The campaign was launched holding a special event which included two lectures from noted academics; the attendance of some 39 members of the Coleridge family, and a musical tribute specially written for the occasion by St Michael’s director of music Paul Dean, based on four of Coleridge’s lines:

One kiss, dear maid! I said and sighed,

Your scorn the little boon denied.

Ah why refuse the blameless bliss?

Can danger lurk within a kiss?

A tour of the village was included taking in the original tomb at Highgate School; Number 3 The Grove as well as the Coleridge room at the Highgate Literary and Scientific Institution. Some guests paused at the spot, close by the original chemist that supplied the poet his laudanum, where he stood and talked endlessly to a companion as the cortege bearing Lord Byron’s coffin passed on its way to his Nottinghamshire grave. His great great great great grandson, Adam Martin, played a Bach prelude and fugue.

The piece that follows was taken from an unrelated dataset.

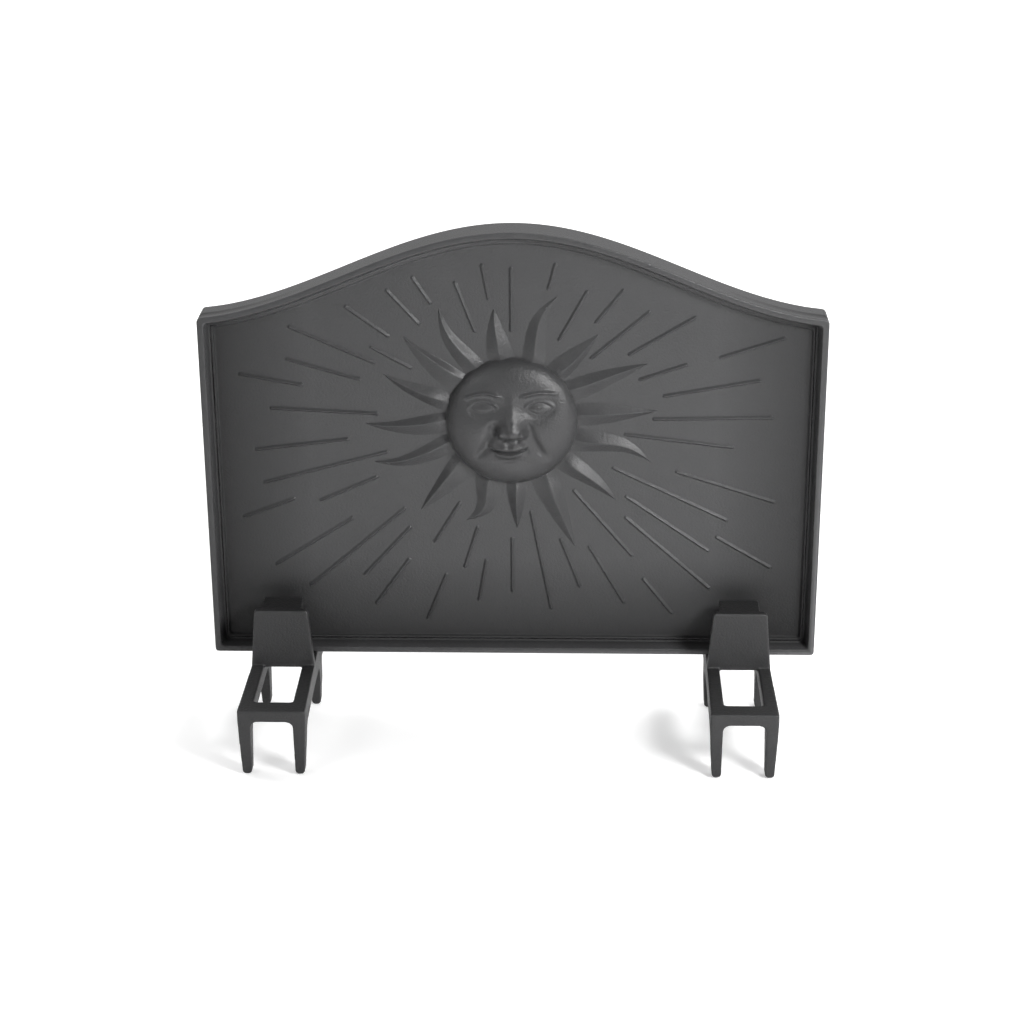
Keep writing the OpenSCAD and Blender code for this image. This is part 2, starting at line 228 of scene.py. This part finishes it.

Thus, working closely with the Friends of Coleridge, The Highgate Scientific and Literary Institution, members of the Coleridge family and Highgate we were able to construct a programme to do justice to Samuel Taylor Coleridge and his place in our history and culture, and to a certain extent pay tribute to that original event, now 60 years ago, when the coffins were solemnly translated from their resting place where Highgate Hill doglegs into North Hill. Imagine, the scene and the procession..!

Eleven days before he died Sam Coleridge wrote a letter to his godson Adam concerning his faith. It was read at his funeral by the Revd Samuel Mence, the incumbent who performed the ceremony. And read once again in June 1961 at the translation.

It concludes: “Eminently blessed are they who begin early to seek, fear, and love their God, trusting wholly in the righteousness and mediation of their Lord, Redeemer, Saviour and everlasting High Priest Jesus Christ. O, preserve this as a legacy and bequest from your unseen Godfather and friend…”

With your help we will be able to help preserve Samuel Taylor Coleridge’s wider legacy and bequest, both to his church, his village and the world beyond.